Truveta was founded in 2020 by former Microsoft Windows chief Terry Myerson, alongside a coalition of major US health systems, on the premise that the richest source of real-world clinical insight, electronic health records, is fragmented and largely inaccessible for research. Truveta unifies and de-identifies EHR data from its member health systems into a single, continuously updated, standardized database that today represents more than 120 million patients and a meaningful share of all daily clinical care delivered in the United States.

The company's flagship product, Truveta Studio, gives researchers an AI-enabled environment to query this data, build patient cohorts, and analyze outcomes across conditions, treatments, and populations. Because the data is fed by health systems that are also equity stakeholders, Truveta aligns the incentives of providers, researchers, and life sciences partners around responsible, privacy-preserving use of clinical data to improve care and accelerate medical discovery.

Life sciences companies use Truveta to design and recruit clinical trials, conduct post-market safety surveillance, and generate real-world evidence for regulators. Health systems use it to benchmark care quality and study their own populations. The platform's AI capabilities extract structured insight from messy clinical notes, imaging, and lab data that would otherwise be unusable at scale.
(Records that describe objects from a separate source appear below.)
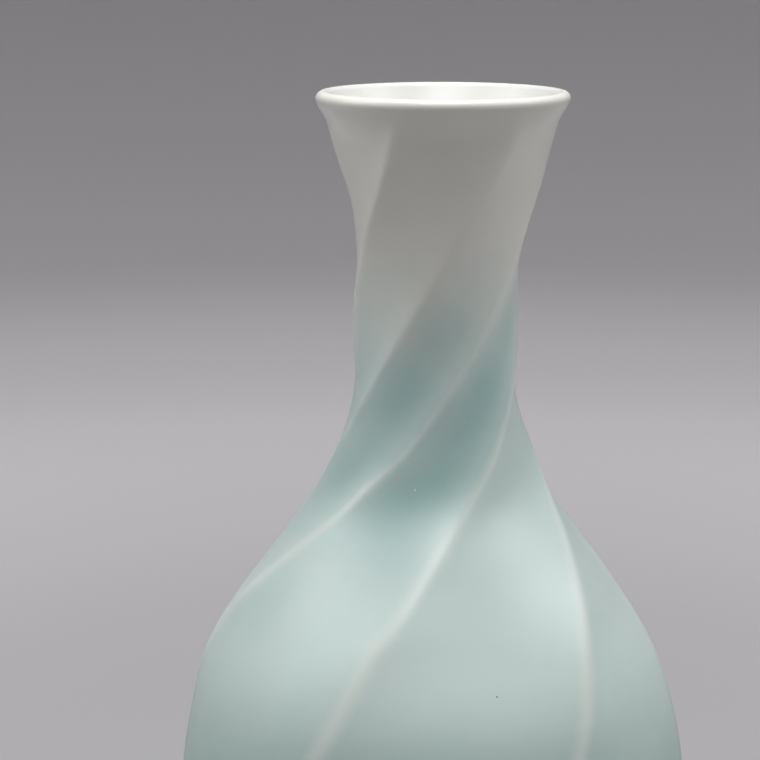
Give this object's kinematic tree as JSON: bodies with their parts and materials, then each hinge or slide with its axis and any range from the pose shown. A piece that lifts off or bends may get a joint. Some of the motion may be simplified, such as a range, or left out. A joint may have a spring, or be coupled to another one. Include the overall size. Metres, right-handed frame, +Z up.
{
  "type": "sake bottle",
  "caption": "Glazed porcelain sake bottle with a round belly, a slim neck, a flared rolled lip and twisted carved flutes, standing on a bare foot ring.",
  "frame": {"origin": "middle of the foot, on the surface that the bottle stands on", "axes": "+Z up through the mouth, -Y towards the front of the picture, +X to its right"},
  "size_m": [0.0965, 0.0965, 0.176],
  "materials": {
    "porcelain": "fired white clay, under glaze",
    "bare_porcelain": "unglazed, ground smooth, matte",
    "celadon_glaze": "glossy pale blue-green glaze, paler on the ridges",
    "white_glaze": "glossy white glaze that fades into the celadon",
    "inner_glaze": "glossy white glaze",
    "clear_glaze": "thin glossy glaze over white clay"
  },
  "bodies": {
    "root": {"porcelain_body": "porcelain", "foot_ring": "bare_porcelain", "celadon_glaze": "celadon_glaze", "white_glaze": "white_glaze", "inner_glaze": "inner_glaze", "base_glaze": "clear_glaze"}
  },
  "joints": []
}
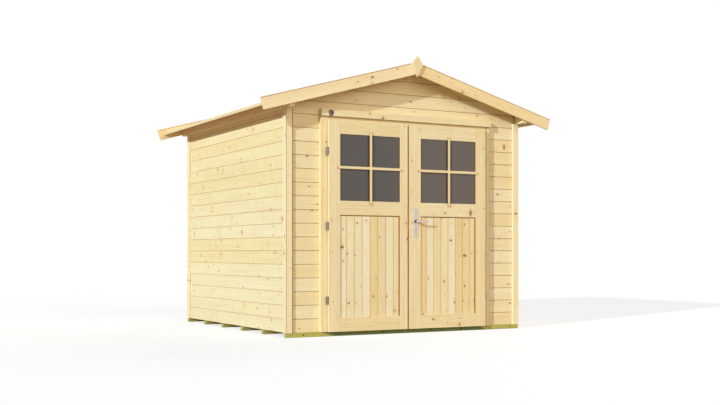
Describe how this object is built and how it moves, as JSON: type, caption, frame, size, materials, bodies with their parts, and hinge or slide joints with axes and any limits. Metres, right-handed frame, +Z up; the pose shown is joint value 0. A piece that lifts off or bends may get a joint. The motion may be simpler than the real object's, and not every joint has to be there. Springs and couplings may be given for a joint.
{
  "type": "wooden garden shed",
  "caption": "Square wooden garden shed of level boards on treated joists, with a low gable roof, barge boards and a framed, part-glazed double door with a lever handle.",
  "frame": {"origin": "on the ground under the middle of the shed", "axes": "+X across the front to the right, +Y from the front to the back, +Z up; the doors face -Y"},
  "size_m": [2.976, 2.706, 2.4432],
  "materials": {
    "spruce": "planed untreated spruce with small knots",
    "roof_boards": "planed spruce roof boards",
    "floor_boards": "planed spruce floor boards",
    "treated_timber": "pressure-treated green timber",
    "glass": "clear glazing",
    "hinge_steel": "zinc-plated steel",
    "handle_metal": "satin metal"
  },
  "bodies": {
    "shed": {"joists": "treated_timber", "floor": "floor_boards", "post_front_left": "spruce", "post_front_right": "spruce", "post_back_left": "spruce", "post_back_right": "spruce", "left_wall": "spruce", "right_wall": "spruce", "back_wall": "spruce", "front_wall_left": "spruce", "front_wall_right": "spruce", "front_wall_over_door": "spruce", "front_gable": "spruce", "back_gable": "spruce", "door_jambs": "spruce", "door_head": "spruce", "door_sill": "spruce", "door_drip_board": "spruce", "ridge_purlin": "spruce", "eave_purlins": "spruce", "roof_left": "roof_boards", "roof_right": "roof_boards", "eave_battens": "spruce", "barge_boards_left": "spruce", "barge_boards_right": "spruce", "apex_boards": "spruce", "frame_hinges_left": "hinge_steel", "frame_hinges_right": "hinge_steel"},
    "left_door": {"left_leaf_stiles": "spruce", "left_leaf_rails": "spruce", "left_leaf_panel": "spruce", "left_leaf_glass": "glass", "left_leaf_bars": "spruce", "left_leaf_hinges": "hinge_steel"},
    "right_door": {"right_leaf_stiles": "spruce", "right_leaf_rails": "spruce", "right_leaf_panel": "spruce", "right_leaf_glass": "glass", "right_leaf_bars": "spruce", "right_leaf_hinges": "hinge_steel", "handle_plates": "handle_metal"},
    "lever": {"lever_outer": "handle_metal", "lever_inner": "handle_metal", "lever_spindle": "handle_metal"}
  },
  "joints": [
    {"name": "left_door_hinge", "type": "hinge", "parent": "shed", "child": "left_door", "pos_m": [-0.8345, -1.2385, 0.9415], "axis": [0, 0, -1], "range_deg": [0, 150]},
    {"name": "right_door_hinge", "type": "hinge", "parent": "shed", "child": "right_door", "pos_m": [0.8105, -1.2385, 0.9415], "axis": [0, 0, 1], "range_deg": [0, 150]},
    {"name": "lever_turn", "type": "hinge", "parent": "right_door", "child": "lever", "pos_m": [0.042, -1.2385, 0.991], "axis": [0, 1, 0], "range_deg": [0, 45], "stiffness_Nm_per_rad": 1.5, "springref_deg": -28.65}
  ]
}
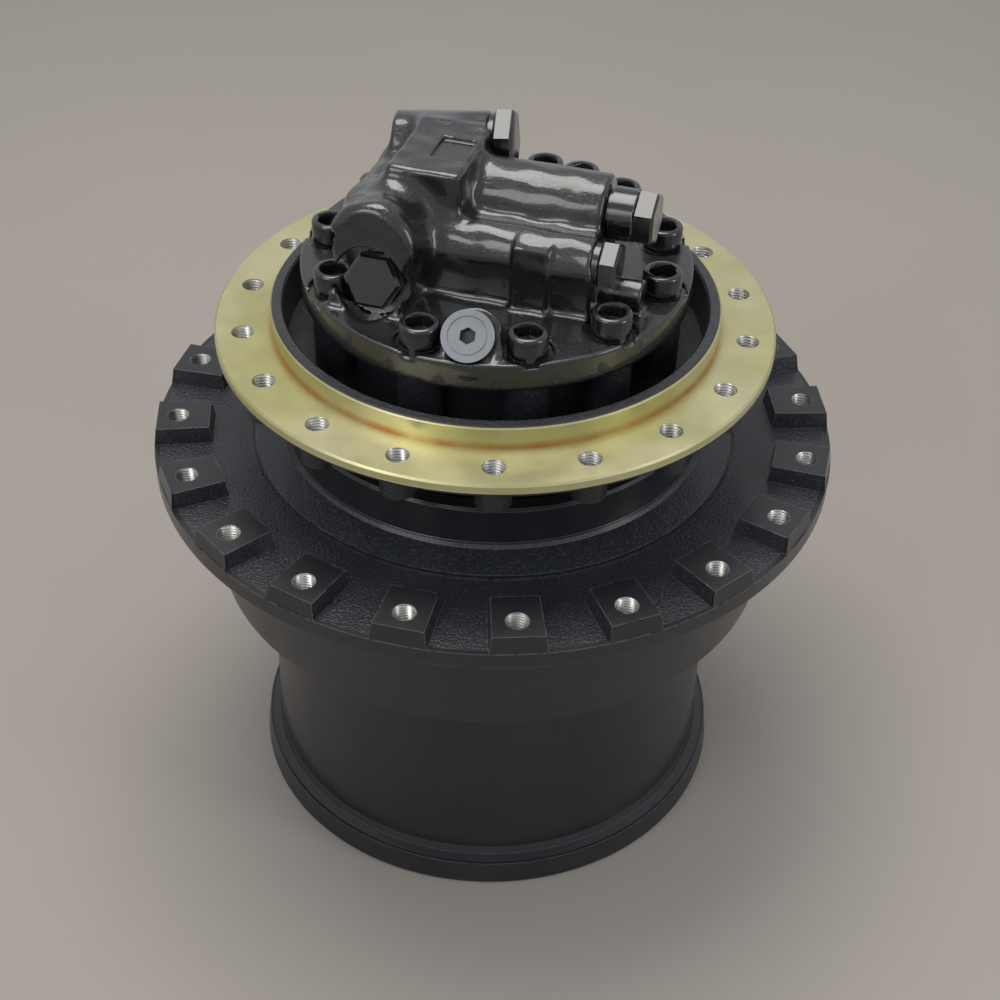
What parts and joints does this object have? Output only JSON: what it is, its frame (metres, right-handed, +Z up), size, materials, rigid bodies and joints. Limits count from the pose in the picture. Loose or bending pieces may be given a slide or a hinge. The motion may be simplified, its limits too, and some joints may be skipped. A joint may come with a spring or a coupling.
{
  "type": "excavator final drive",
  "caption": "Travel drive with a hydraulic motor, valve head, bolted frame flange and sprocket drum over a two-stage planetary reduction.",
  "frame": {"origin": "centre of the foot rim, on the surface the drive stands on", "axes": "+Z up along the output axis, from the end cover to the valve head"},
  "size_m": [0.5532, 0.5532, 0.5985],
  "materials": {
    "passivated_iron": "zinc passivated and machined flange on a black casting",
    "gloss_black": "wet gloss black paint over cast texture",
    "black_paint": "satin black paint",
    "black_steel": "black painted steel screws",
    "steel": "ground steel",
    "cast_parts": "bare casting",
    "bronze": "bronze bearing metal"
  },
  "bodies": {
    "housing": {"motor_housing": "passivated_iron", "output_carrier": "cast_parts", "output_planet_pins": "steel", "lower_inner_race": "steel", "upper_inner_race": "steel", "bearing_nut": "steel", "housing_seal_ring": "steel", "shaft_bearing": "steel", "swash_plate": "steel", "brake_plates": "steel", "brake_piston": "steel", "valve_plate": "bronze", "valve_head": "gloss_black", "valve_head_screws": "black_steel", "front_port_plug": "gloss_black", "rear_port_plug": "gloss_black", "disc_plug": "steel", "counterbalance_cap": "gloss_black", "shift_cap": "gloss_black"},
    "hub": {"sprocket_hub": "black_paint", "ring_gear": "black_paint", "end_cover": "black_paint", "hub_screws": "black_steel", "cover_plugs": "black_steel", "thrust_button": "bronze", "lower_outer_race": "steel", "upper_outer_race": "steel", "hub_seal_ring": "steel"},
    "lower_roller_row": {"lower_rollers": "steel"},
    "upper_roller_row": {"upper_rollers": "steel"},
    "first_carrier": {"input_carrier": "cast_parts", "input_planet_pins": "steel", "output_sun": "steel"},
    "motor_rotor": {"motor_shaft": "steel", "input_sun": "steel", "coupling_sleeve": "steel", "cylinder_block": "steel", "pistons": "steel", "brake_discs": "steel"},
    "slipper_set": {"slippers": "steel", "retainer_plate": "steel"},
    "counterbalance_spool_body": {"counterbalance_spool": "steel"},
    "shift_spool_body": {"shift_spool": "steel"},
    "output_planet_1_body": {"output_planet_1": "steel"},
    "input_planet_1_body": {"input_planet_1": "steel"},
    "output_planet_2_body": {"output_planet_2": "steel"},
    "input_planet_2_body": {"input_planet_2": "steel"},
    "output_planet_3_body": {"output_planet_3": "steel"},
    "input_planet_3_body": {"input_planet_3": "steel"}
  },
  "joints": [
    {"name": "hub_spin", "type": "hinge", "parent": "housing", "child": "hub", "pos_m": [0, 0, 0.3], "axis": [0, 0, 1], "continuous": true},
    {"name": "lower_rollers_spin", "type": "hinge", "parent": "housing", "child": "lower_roller_row", "pos_m": [0, 0, 0.266], "axis": [0, 0, 1], "continuous": true},
    {"name": "upper_rollers_spin", "type": "hinge", "parent": "housing", "child": "upper_roller_row", "pos_m": [0, 0, 0.336], "axis": [0, 0, 1], "continuous": true},
    {"name": "first_carrier_spin", "type": "hinge", "parent": "housing", "child": "first_carrier", "pos_m": [0, 0, 0.1], "axis": [0, 0, 1], "continuous": true},
    {"name": "rotor_spin", "type": "hinge", "parent": "housing", "child": "motor_rotor", "pos_m": [0, 0, 0.35], "axis": [0, 0, 1], "continuous": true},
    {"name": "slipper_spin", "type": "hinge", "parent": "housing", "child": "slipper_set", "pos_m": [0, 0, 0.326], "axis": [0, -0.0872, 0.9962], "continuous": true},
    {"name": "output_planet_1_spin", "type": "hinge", "parent": "housing", "child": "output_planet_1_body", "pos_m": [0.096, 0, 0.15], "axis": [0, 0, 1], "continuous": true},
    {"name": "input_planet_1_spin", "type": "hinge", "parent": "first_carrier", "child": "input_planet_1_body", "pos_m": [0.09, 0, 0.06], "axis": [0, 0, 1], "continuous": true},
    {"name": "output_planet_2_spin", "type": "hinge", "parent": "housing", "child": "output_planet_2_body", "pos_m": [-0.048, 0.08314, 0.15], "axis": [0, 0, 1], "continuous": true},
    {"name": "input_planet_2_spin", "type": "hinge", "parent": "first_carrier", "child": "input_planet_2_body", "pos_m": [-0.045, 0.07794, 0.06], "axis": [0, 0, 1], "continuous": true},
    {"name": "output_planet_3_spin", "type": "hinge", "parent": "housing", "child": "output_planet_3_body", "pos_m": [-0.048, -0.08314, 0.15], "axis": [0, 0, 1], "continuous": true},
    {"name": "input_planet_3_spin", "type": "hinge", "parent": "first_carrier", "child": "input_planet_3_body", "pos_m": [-0.045, -0.07794, 0.06], "axis": [0, 0, 1], "continuous": true},
    {"name": "counterbalance_spool_slide", "type": "slide", "parent": "housing", "child": "counterbalance_spool_body", "axis": [0.9613, -0.2756, 0], "range_m": [-0.006, 0.006]},
    {"name": "shift_spool_slide", "type": "slide", "parent": "housing", "child": "shift_spool_body", "axis": [0.9613, -0.2756, 0], "range_m": [-0.005, 0.005]}
  ],
  "couplings": [
    {"joint": "first_carrier_spin", "follows": "hub_spin", "ratio": -3.5714},
    {"joint": "rotor_spin", "follows": "hub_spin", "ratio": -26.429},
    {"joint": "slipper_spin", "follows": "hub_spin", "ratio": -26.429},
    {"joint": "lower_rollers_spin", "follows": "hub_spin", "ratio": 0.53416},
    {"joint": "upper_rollers_spin", "follows": "hub_spin", "ratio": 0.53416},
    {"joint": "output_planet_1_spin", "follows": "hub_spin", "ratio": 2.7778},
    {"joint": "input_planet_1_spin", "follows": "hub_spin", "ratio": 11.429},
    {"joint": "output_planet_2_spin", "follows": "hub_spin", "ratio": 2.7778},
    {"joint": "input_planet_2_spin", "follows": "hub_spin", "ratio": 11.429},
    {"joint": "output_planet_3_spin", "follows": "hub_spin", "ratio": 2.7778},
    {"joint": "input_planet_3_spin", "follows": "hub_spin", "ratio": 11.429}
  ]
}
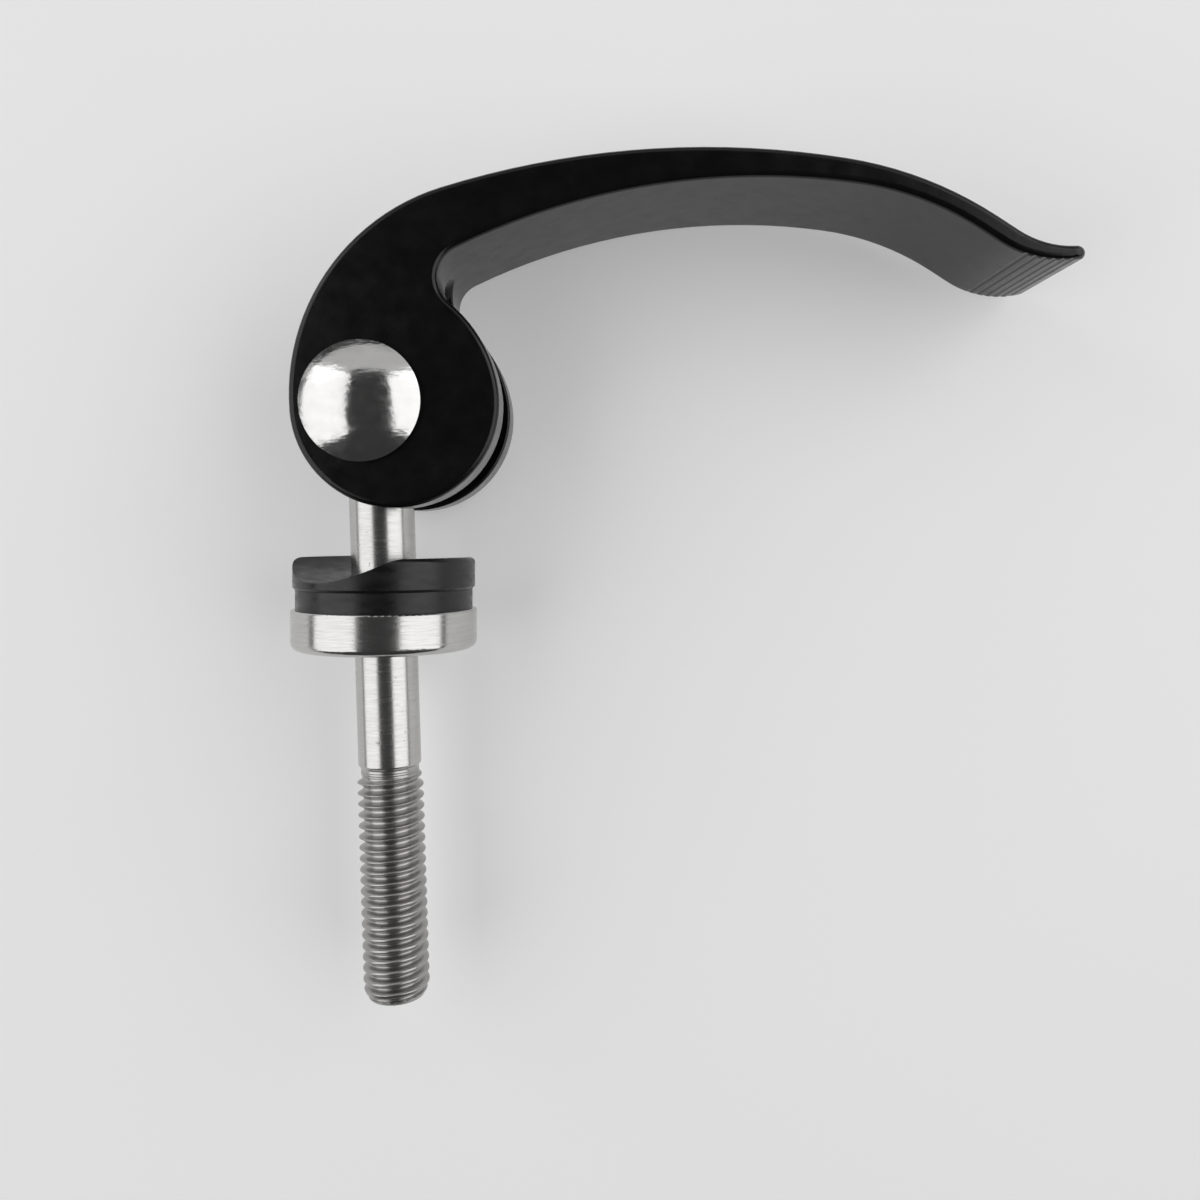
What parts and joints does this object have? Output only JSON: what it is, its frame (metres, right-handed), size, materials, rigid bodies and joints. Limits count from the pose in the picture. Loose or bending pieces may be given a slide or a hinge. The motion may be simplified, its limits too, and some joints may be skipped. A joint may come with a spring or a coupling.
{
  "type": "cam lever",
  "caption": "Eccentric clamping lever with a curved arm, pivot pin, threaded stud, grooved plastic saddle washer and thick steel washer.",
  "frame": {"origin": "on the stud's axis where its thread begins", "axes": "-Y along the stud towards its threaded end, +Z along the pivot pin towards its domed head, +X the way the arm reaches"},
  "size_m": [0.0711, 0.0747, 0.0179],
  "materials": {
    "black_casting": "satin black coating on a die casting",
    "polished_steel": "polished stainless steel",
    "bright_steel": "cold drawn and rolled steel",
    "black_plastic": "moulded black plastic",
    "brushed_steel": "turned steel, brushed round the rim"
  },
  "bodies": {
    "stud_and_pin": {"stud": "bright_steel", "cam_pin": "polished_steel"},
    "lever": {"lever": "black_casting"},
    "washer": {"steel_washer": "brushed_steel"},
    "saddle": {"saddle_washer": "black_plastic"}
  },
  "joints": [
    {"name": "lever_turn", "type": "hinge", "parent": "stud_and_pin", "child": "lever", "pos_m": [0, 0.033, 0], "axis": [0, 0, 1], "range_deg": [-95, 90]},
    {"name": "washer_slide", "type": "slide", "parent": "stud_and_pin", "child": "washer", "axis": [0, -1, 0], "range_m": [-0.0014, 0.03]},
    {"name": "saddle_spin", "type": "hinge", "parent": "washer", "child": "saddle", "pos_m": [0, 0.0148, 0], "axis": [-0.0314, -0.9995, 0], "continuous": true}
  ]
}
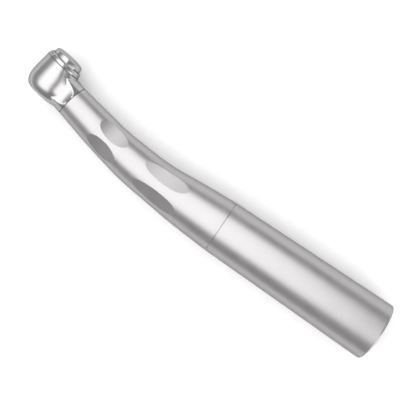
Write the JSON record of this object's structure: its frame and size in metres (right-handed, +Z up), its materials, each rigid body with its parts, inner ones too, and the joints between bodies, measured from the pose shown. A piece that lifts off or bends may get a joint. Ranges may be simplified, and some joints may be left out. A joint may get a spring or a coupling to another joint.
{
  "type": "dental turbine handpiece",
  "caption": "High-speed dental air-turbine handpiece: bent steel handle with finger facets, a short drum head with a push-button chuck, and a rear coupling socket.",
  "frame": {"origin": "under the middle of the bounding box, on the surface the handpiece lies on", "axes": "+X along the rear handle to the coupling end, +Y to the push-button side, +Z up across the plane of symmetry"},
  "size_m": [0.1204, 0.0248, 0.0175],
  "materials": {
    "satin_steel": "fine satin blasted",
    "smooth_steel": "fine satin, smoother than the sleeves",
    "polished_steel": "polished",
    "button_steel": "polished side, satin face",
    "impeller_metal": "machined",
    "brass": "turned",
    "rubber": "matt",
    "cage_resin": "phenolic resin"
  },
  "bodies": {
    "handpiece": {"rear_sleeve": "satin_steel", "front_sleeve": "satin_steel", "head_shell": "smooth_steel", "coupling_socket": "brass", "retention_ring": "polished_steel", "rear_sleeve_o_ring": "rubber", "front_sleeve_o_ring": "rubber", "drive_air_tube": "polished_steel", "water_tube": "polished_steel", "chip_air_tube": "polished_steel", "spray_nozzle": "polished_steel", "back_cap": "polished_steel", "button_spring": "polished_steel", "preload_washer": "polished_steel", "upper_outer_race": "polished_steel", "lower_outer_race": "polished_steel", "upper_o_ring": "rubber", "lower_o_ring": "rubber"},
    "rotor": {"spindle": "polished_steel", "impeller": "impeller_metal", "chuck_collet": "polished_steel", "upper_inner_race": "polished_steel", "lower_inner_race": "polished_steel"},
    "upper_ball_set": {"upper_ball_cage": "cage_resin", "upper_ball_1": "polished_steel", "upper_ball_2": "polished_steel", "upper_ball_3": "polished_steel", "upper_ball_4": "polished_steel", "upper_ball_5": "polished_steel", "upper_ball_6": "polished_steel", "upper_ball_7": "polished_steel"},
    "lower_ball_set": {"lower_ball_cage": "cage_resin", "lower_ball_1": "polished_steel", "lower_ball_2": "polished_steel", "lower_ball_3": "polished_steel", "lower_ball_4": "polished_steel", "lower_ball_5": "polished_steel", "lower_ball_6": "polished_steel", "lower_ball_7": "polished_steel"},
    "button": {"push_button": "button_steel", "button_clip": "polished_steel"},
    "pusher": {"chuck_pusher": "polished_steel"}
  },
  "joints": [
    {"name": "rotor_spin", "type": "hinge", "parent": "handpiece", "child": "rotor", "pos_m": [-0.05443, 0.00359, 0.00875], "axis": [0.1736, 0.9848, 0], "continuous": true},
    {"name": "upper_ball_roll", "type": "hinge", "parent": "handpiece", "child": "upper_ball_set", "pos_m": [-0.05443, 0.00359, 0.00875], "axis": [0.1736, 0.9848, 0], "continuous": true},
    {"name": "lower_ball_roll", "type": "hinge", "parent": "handpiece", "child": "lower_ball_set", "pos_m": [-0.05443, 0.00359, 0.00875], "axis": [0.1736, 0.9848, 0], "continuous": true},
    {"name": "button_press", "type": "slide", "parent": "handpiece", "child": "button", "axis": [-0.1736, -0.9848, 0], "range_m": [0, 0.0007], "stiffness_N_per_m": 2000, "springref_m": -0.0005, "deforming": ["button_spring"]},
    {"name": "chuck_release", "type": "slide", "parent": "rotor", "child": "pusher", "axis": [-0.1736, -0.9848, 0], "range_m": [0, 0.00046]}
  ],
  "couplings": [
    {"joint": "upper_ball_roll", "follows": "rotor_spin", "ratio": 0.395},
    {"joint": "lower_ball_roll", "follows": "rotor_spin", "ratio": 0.395},
    {"joint": "chuck_release", "follows": "button_press", "ratio": 0.65}
  ]
}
In January 2025, Truveta closed a $320 million Series C that pushed it to unicorn status at a roughly $1 billion valuation. The round included strategic investments from Illumina and Regeneron, alongside 17 health systems such as Northwell Health and Trinity Health. The capital funds the Truveta Genome Project, an effort to sequence the exomes of up to ten million consented, de-identified volunteers and link genetic data to the clinical record, creating one of the largest genotype-phenotype resources in the world.

Headquartered in the Seattle area, Truveta sits at the intersection of health data infrastructure, AI, and genomics, positioning it as a foundational platform for the next generation of medical research.